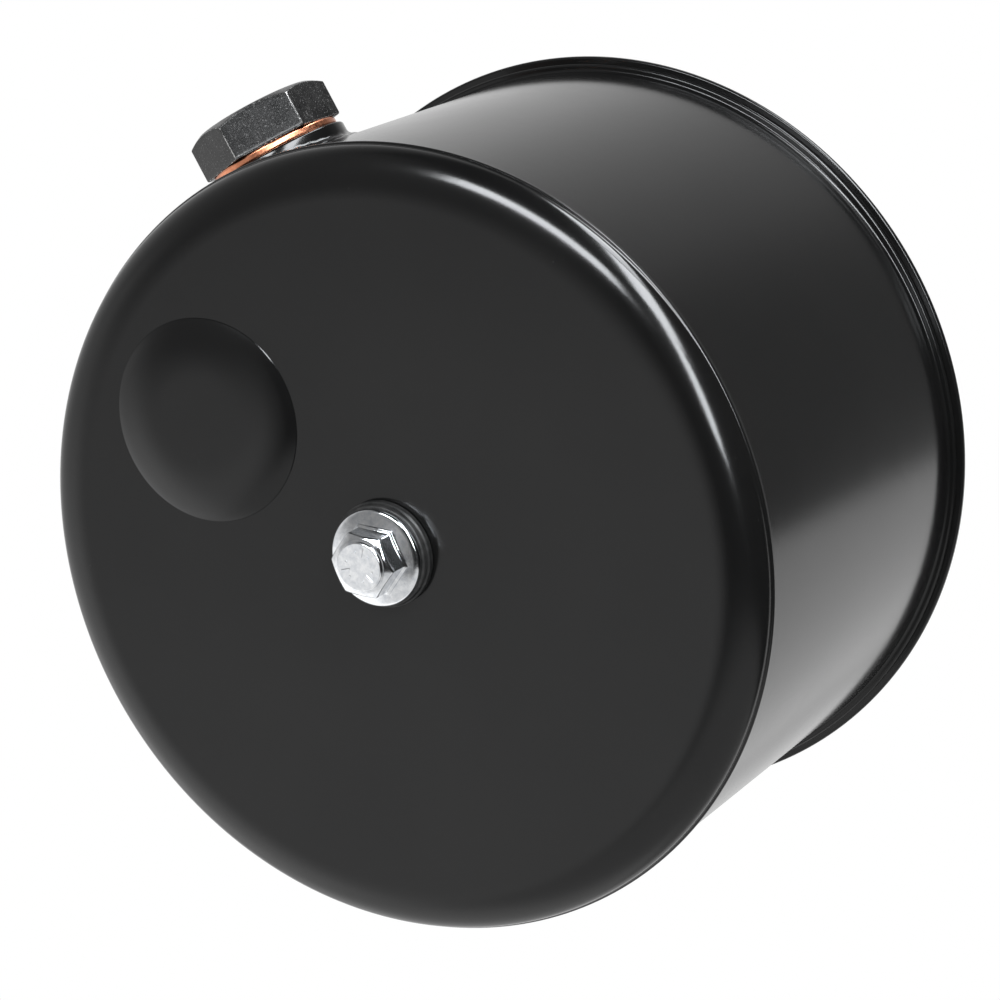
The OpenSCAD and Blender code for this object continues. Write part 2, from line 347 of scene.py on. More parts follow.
class Nodes:
    """Short calls for building the node tree of a material or of the world."""

    def __init__(self, tree):
        self.tree = tree
        tree.nodes.clear()

    def new(self, kind, inputs=None, **settings):
        made = self.tree.nodes.new("ShaderNode" + kind)
        for key, value in settings.items():
            setattr(made, key, value)
        for key, value in (inputs or {}).items():
            socket = made.inputs[key]
            if isinstance(value, bpy.types.NodeSocket):
                self.tree.links.new(value, socket)
            else:
                socket.default_value = value
        return made

    def place(self):
        return self.new("TexCoord").outputs["Object"]

    def noise(self, per_mm, detail=3.0, rough=0.5, where=None, distortion=0.0):
        """Noise with so many features per millimetre."""
        made = self.new("TexNoise", {"Vector": where or self.place(), "Scale": per_mm / MM,
                                     "Detail": detail, "Roughness": rough, "Distortion": distortion})
        return made.outputs["Fac"]

    def between(self, value, from_low, from_high, to_low=0.0, to_high=1.0, smooth=False):
        made = self.new("MapRange", {"Value": value, "From Min": from_low, "From Max": from_high,
                                     "To Min": to_low, "To Max": to_high})
        if smooth:
            made.interpolation_type = "SMOOTHSTEP"
        return made.outputs["Result"]

    def math(self, operation, a, b=0.0):
        return self.new("Math", {0: a, 1: b}, operation=operation).outputs["Value"]

    def mix(self, factor, a, b):
        made = self.new("MixRGB", {"Fac": factor, "Color1": a, "Color2": b})
        return made.outputs["Color"]

    def bump(self, height, distance_mm, strength=1.0, below=None):
        inputs = {"Height": height, "Distance": distance_mm * MM, "Strength": strength}
        if below:
            inputs["Normal"] = below
        return self.new("Bump", inputs).outputs["Normal"]

    def edge(self):
        return self.new("Attribute", attribute_name="edge").outputs["Fac"]

    def finish(self, **inputs):
        shader = self.new("BsdfPrincipled", {k.replace("_", " "): v for k, v in inputs.items()})
        self.new("OutputMaterial", {"Surface": shader.outputs["BSDF"]})


def material(name):
    made = bpy.data.materials.new(name)
    made.use_nodes = True
    return made, Nodes(made.node_tree)


def grey(value, warm=0.0):
    return (value * (1 + warm), value, value * (1 - warm), 1.0)


def black_paint():
    """Glossy black enamel with a faint orange peel, a fine grain and a little dust."""
    made, n = material("black_paint")
    patches = n.noise(0.03, 4.0)
    colour = n.mix(patches, grey(0.0015, -0.02), grey(0.0035, 0.03))
    dust = n.between(n.noise(3.4, 1.0, 0.5), 0.77, 0.82)
    colour = n.mix(n.math("MULTIPLY", dust, 0.3), colour, grey(0.06, 0.03))
    rough = n.between(n.noise(0.05, 5.0, 0.6), 0.3, 0.7, 0.12, 0.155)
    rough = n.math("ADD", rough, n.between(n.noise(3.0, 3.0, 0.7), 0.35, 0.75, 0.0, 0.04))
    peel = n.bump(n.noise(0.45, 2.0), 0.008)
    grain = n.bump(n.noise(5.0, 2.0, 0.6), 0.0022, 1.0, peel)
    n.finish(Base_Color=colour, Roughness=rough, IOR=1.36, Normal=grain)
    return made


def black_rubber():
    """Moulded rubber: dark, a little dusty, with a fine matt grain."""
    made, n = material("black_rubber")
    bloom = n.between(n.noise(0.4, 5.0, 0.65), 0.4, 0.75)
    colour = n.mix(bloom, grey(0.006), grey(0.018, 0.03))
    rough = n.between(n.noise(2.0, 3.0), 0.3, 0.7, 0.34, 0.46)
    n.finish(Base_Color=colour, Roughness=rough, IOR=1.33, Normal=n.bump(n.noise(6.0, 3.0), 0.006))
    return made


def copper():
    """Annealed copper: rosy, with patches of brown tarnish."""
    made, n = material("copper")
    tarnish = n.between(n.noise(0.35, 5.0, 0.6), 0.4, 0.7)
    colour = n.mix(tarnish, (0.62, 0.25, 0.14, 1.0), (0.34, 0.12, 0.06, 1.0))
    rough = n.between(n.noise(1.5, 4.0), 0.3, 0.7, 0.22, 0.36)
    n.finish(Base_Color=colour, Roughness=rough, Metallic=1.0, Normal=n.bump(n.noise(2.5, 3.0), 0.003))
    return made


def black_oxide():
    """Black oxide on forged steel: cloudy, pitted with bright specks, and rubbed bright on its edges."""
    made, n = material("black_oxide")
    cloud = n.noise(0.16, 6.0, 0.7)
    colour = n.mix(n.between(cloud, 0.35, 0.7), grey(0.004), grey(0.014, 0.02))
    specks = n.between(n.noise(3.0, 4.0, 0.75), 0.58, 0.72)
    colour = n.mix(n.math("MULTIPLY", specks, 0.6), colour, grey(0.22, 0.02))
    rubbed = n.between(n.math("ADD", n.edge(), n.noise(1.6, 4.0, 0.8)), 1.42, 1.58)
    colour = n.mix(rubbed, colour, grey(0.45, 0.02))
    rough = n.between(n.noise(0.8, 4.0, 0.7), 0.3, 0.7, 0.15, 0.22)
    normal = n.bump(n.noise(3.0, 4.0, 0.75), 0.012)
    n.finish(Base_Color=colour, Roughness=rough, Metallic=rubbed, IOR=1.25, Normal=normal)
    return made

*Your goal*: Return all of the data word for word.

*Finished exercise*:
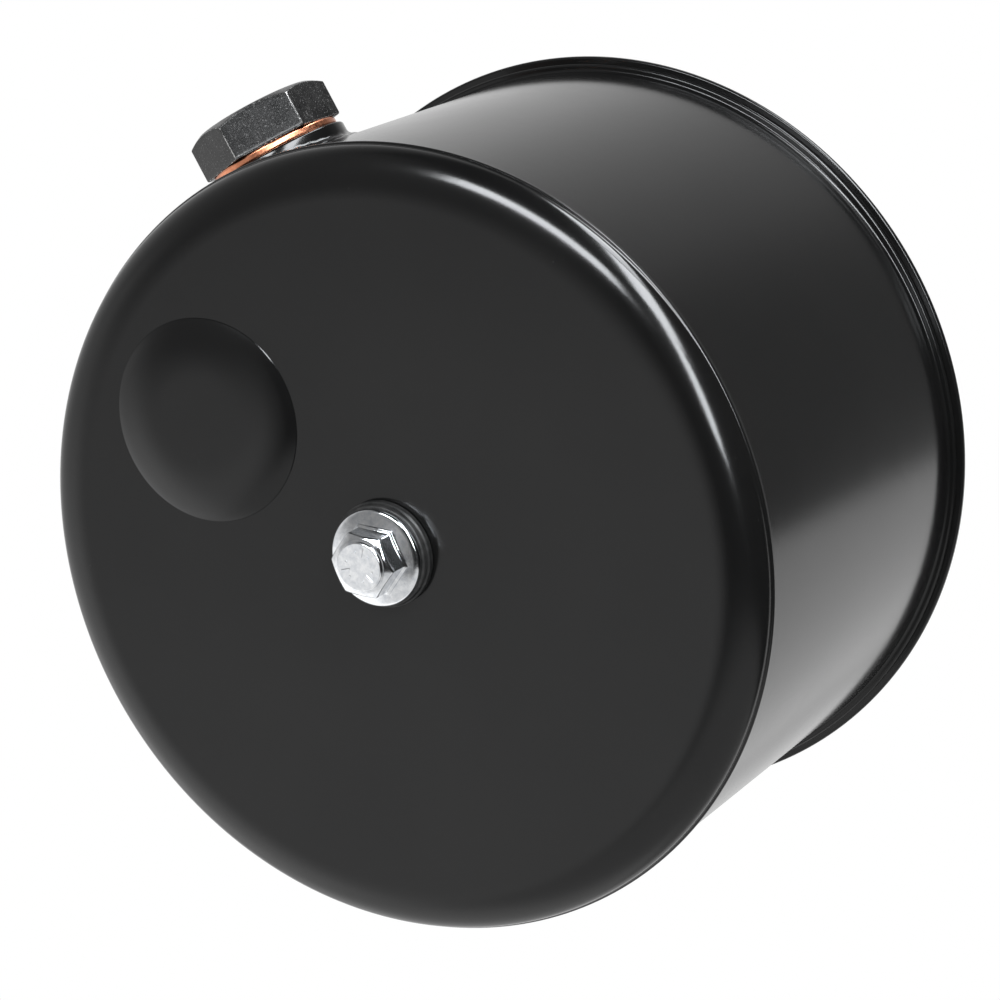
The OpenSCAD and Blender code for this object continues. Write part 2, from line 347 of scene.py on. More parts follow.
class Nodes:
    """Short calls for building the node tree of a material or of the world."""

    def __init__(self, tree):
        self.tree = tree
        tree.nodes.clear()

    def new(self, kind, inputs=None, **settings):
        made = self.tree.nodes.new("ShaderNode" + kind)
        for key, value in settings.items():
            setattr(made, key, value)
        for key, value in (inputs or {}).items():
            socket = made.inputs[key]
            if isinstance(value, bpy.types.NodeSocket):
                self.tree.links.new(value, socket)
            else:
                socket.default_value = value
        return made

    def place(self):
        return self.new("TexCoord").outputs["Object"]

    def noise(self, per_mm, detail=3.0, rough=0.5, where=None, distortion=0.0):
        """Noise with so many features per millimetre."""
        made = self.new("TexNoise", {"Vector": where or self.place(), "Scale": per_mm / MM,
                                     "Detail": detail, "Roughness": rough, "Distortion": distortion})
        return made.outputs["Fac"]

    def between(self, value, from_low, from_high, to_low=0.0, to_high=1.0, smooth=False):
        made = self.new("MapRange", {"Value": value, "From Min": from_low, "From Max": from_high,
                                     "To Min": to_low, "To Max": to_high})
        if smooth:
            made.interpolation_type = "SMOOTHSTEP"
        return made.outputs["Result"]

    def math(self, operation, a, b=0.0):
        return self.new("Math", {0: a, 1: b}, operation=operation).outputs["Value"]

    def mix(self, factor, a, b):
        made = self.new("MixRGB", {"Fac": factor, "Color1": a, "Color2": b})
        return made.outputs["Color"]

    def bump(self, height, distance_mm, strength=1.0, below=None):
        inputs = {"Height": height, "Distance": distance_mm * MM, "Strength": strength}
        if below:
            inputs["Normal"] = below
        return self.new("Bump", inputs).outputs["Normal"]

    def edge(self):
        return self.new("Attribute", attribute_name="edge").outputs["Fac"]

    def finish(self, **inputs):
        shader = self.new("BsdfPrincipled", {k.replace("_", " "): v for k, v in inputs.items()})
        self.new("OutputMaterial", {"Surface": shader.outputs["BSDF"]})


def material(name):
    made = bpy.data.materials.new(name)
    made.use_nodes = True
    return made, Nodes(made.node_tree)


def grey(value, warm=0.0):
    return (value * (1 + warm), value, value * (1 - warm), 1.0)


def black_paint():
    """Glossy black enamel with a faint orange peel, a fine grain and a little dust."""
    made, n = material("black_paint")
    patches = n.noise(0.03, 4.0)
    colour = n.mix(patches, grey(0.0015, -0.02), grey(0.0035, 0.03))
    dust = n.between(n.noise(3.4, 1.0, 0.5), 0.77, 0.82)
    colour = n.mix(n.math("MULTIPLY", dust, 0.3), colour, grey(0.06, 0.03))
    rough = n.between(n.noise(0.05, 5.0, 0.6), 0.3, 0.7, 0.12, 0.155)
    rough = n.math("ADD", rough, n.between(n.noise(3.0, 3.0, 0.7), 0.35, 0.75, 0.0, 0.04))
    peel = n.bump(n.noise(0.45, 2.0), 0.008)
    grain = n.bump(n.noise(5.0, 2.0, 0.6), 0.0022, 1.0, peel)
    n.finish(Base_Color=colour, Roughness=rough, IOR=1.36, Normal=grain)
    return made


def black_rubber():
    """Moulded rubber: dark, a little dusty, with a fine matt grain."""
    made, n = material("black_rubber")
    bloom = n.between(n.noise(0.4, 5.0, 0.65), 0.4, 0.75)
    colour = n.mix(bloom, grey(0.006), grey(0.018, 0.03))
    rough = n.between(n.noise(2.0, 3.0), 0.3, 0.7, 0.34, 0.46)
    n.finish(Base_Color=colour, Roughness=rough, IOR=1.33, Normal=n.bump(n.noise(6.0, 3.0), 0.006))
    return made


def copper():
    """Annealed copper: rosy, with patches of brown tarnish."""
    made, n = material("copper")
    tarnish = n.between(n.noise(0.35, 5.0, 0.6), 0.4, 0.7)
    colour = n.mix(tarnish, (0.62, 0.25, 0.14, 1.0), (0.34, 0.12, 0.06, 1.0))
    rough = n.between(n.noise(1.5, 4.0), 0.3, 0.7, 0.22, 0.36)
    n.finish(Base_Color=colour, Roughness=rough, Metallic=1.0, Normal=n.bump(n.noise(2.5, 3.0), 0.003))
    return made


def black_oxide():
    """Black oxide on forged steel: cloudy, pitted with bright specks, and rubbed bright on its edges."""
    made, n = material("black_oxide")
    cloud = n.noise(0.16, 6.0, 0.7)
    colour = n.mix(n.between(cloud, 0.35, 0.7), grey(0.004), grey(0.014, 0.02))
    specks = n.between(n.noise(3.0, 4.0, 0.75), 0.58, 0.72)
    colour = n.mix(n.math("MULTIPLY", specks, 0.6), colour, grey(0.22, 0.02))
    rubbed = n.between(n.math("ADD", n.edge(), n.noise(1.6, 4.0, 0.8)), 1.42, 1.58)
    colour = n.mix(rubbed, colour, grey(0.45, 0.02))
    rough = n.between(n.noise(0.8, 4.0, 0.7), 0.3, 0.7, 0.15, 0.22)
    normal = n.bump(n.noise(3.0, 4.0, 0.75), 0.012)
    n.finish(Base_Color=colour, Roughness=rough, Metallic=rubbed, IOR=1.25, Normal=normal)
    return made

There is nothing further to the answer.